Уильямс берёт вместо цветов и плодов – хотя и первые, и вторые у него всё же присутствуют – детали конвейера поп-счастья нашего времени. И технические детали (вроде камер), и эстетические (цвета в разных руководствах по фотографии), и просто детали вроде шин. Уильямс не концептуалист, он отказывает этим деталям в контексте и концепции, они как бы в пустоте, но пустота играет удивительную роль – она на его фотографиях есть аналог тишины при исполнении произведения композитора-минималиста. Всё это позволяет сосредоточиться на детали, на вещи – безо всяких религиозных поползновений, только вещь, только изображение. И вот тогда, когда долго смотришь на какую-нибудь ерунду, штучку нашего мира вроде офисного стула или кофемашины, начинаешь испытывать внезапное счастье. Ведь их формы совершенны. Совершенны они, так как созданы здесь, на Западе, в царстве идеальной формы простой вещи, пусть и сошедшей с конвейера. Этим ведь Запад отличается от Дальнего Востока – там тоже идеальные формы, но они штучные. Здесь же конвейер штампует шедевры, один за другим, следует только остановиться, перевести дух и внимательно посмотреть на них.

 
Christopher Williams. Model: 1964 Renault Dauphine-Four, R-1095

 Питер Скьелдаль трактует работу Уильямса, где снят перевернутый на бок «Рено» производства начала шестидесятых, как неявный революционный месседж, напоминание о парижском мае 68-го. Ничего подобного. Это действительно революция, но другая, тихая, без маоистских лозунгов и засранного толпой юных бездельников «Одеона». С конвейера сошла машина. Теперь её надо отделить от других, поместить в пустоту и спокойно перевернуть. И тогда наступит персональное счастье. Счастье-конвейер-счастье.
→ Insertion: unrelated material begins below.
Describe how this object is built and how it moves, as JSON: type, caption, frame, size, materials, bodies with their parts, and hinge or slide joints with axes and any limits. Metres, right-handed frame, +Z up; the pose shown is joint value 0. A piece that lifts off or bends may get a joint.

P.S. Насчёт «форм и алгоритмов выставки». Уильямс возит с собой мобильные стены из разных музеев и галерей, где висели его работы, и устанавливает в новых местах. Всё выглядит почти безупречно.

 
Фото: Кирилл Кобрин

Да, в «Конвейере счастья» есть и чужие фото – особенно трогают четыре чёрно-белых снимка 1963 года, сделанные за несколько месяцев до убийства Кеннеди. На всех несчастный президент стоит в небольшой толпе и снят со спины. Он будто уходит.